The Telegraph newspaper accidentally published an obit of the Duke of Edinburgh, instead of reporting his retirement from official duty today.
Google News headlines this morning.
The headline of the article read: "HOLD HOLD HOLD Prince Philip Duke of Edinburgh dies aged XXX," with the subhead: "Prince Philip waves goodbye to a career of service, dedication... and gaffes."
The article, published two hours ago and then swiftly taken down, read:
The Duke of Edinburgh, the longest-serving consort to a monarch in British history, has died at the age of XX, Buckingham Palace has announced.
Prince Philip, whom the Queen described as her "strength and stay" during her record-breaking reign, passed away XXXXXXX
FILL IN DETAILS
He will be given a royal ceremonial funeral in line with his wishes, which is expected to take place in seven days' time."
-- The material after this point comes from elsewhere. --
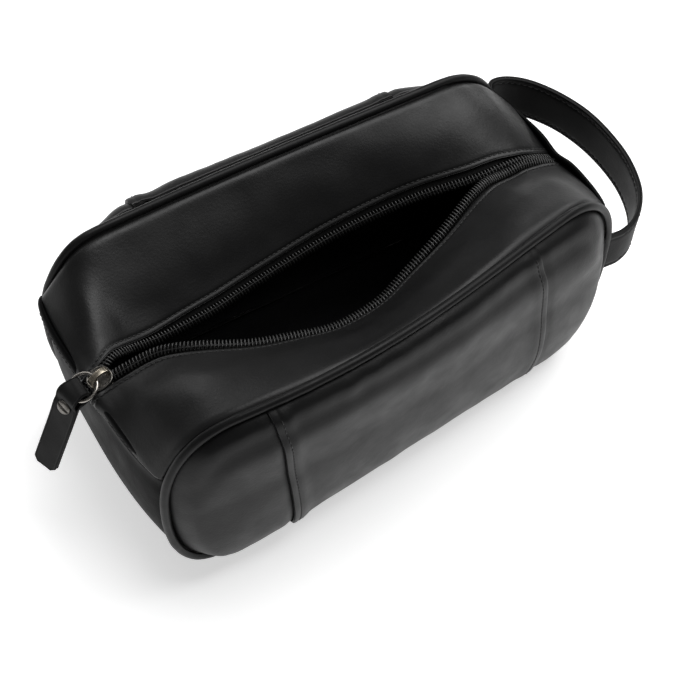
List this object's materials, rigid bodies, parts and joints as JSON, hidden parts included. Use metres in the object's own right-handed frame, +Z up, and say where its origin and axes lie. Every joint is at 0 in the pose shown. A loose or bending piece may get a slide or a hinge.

No official details have yet been released about the Duke's funeral, codenamed Operation Forth Bridge by the Royal Household, as the final say about the nature of the ceremony rests with the Queen.
Courtiers will present her with a range of options and she will decide which is most appropriate.
However, Palace insiders have said the Duke specified he wanted a "low key" funeral at St George's Chapel, Windsor Castle, where he will also be interred.
It's not the first time this has happened. In May The Sun made a similar gaffe when it announced: "Prince Philip dead at 95, how did the Duke of Edinburgh die, etc etc."
And of course there was the notorious tweet from a BBC reporter in 2015, who mistakenly claimed the Queen had died. The BBC Trust said at the time the tweet was "a serious breach".
A Telegraph spokesman said: "We sincerely apologise for the mistake that was made this morning, which was of course rectified immediately.
"We will be reviewing our publishing processes as a matter of urgency."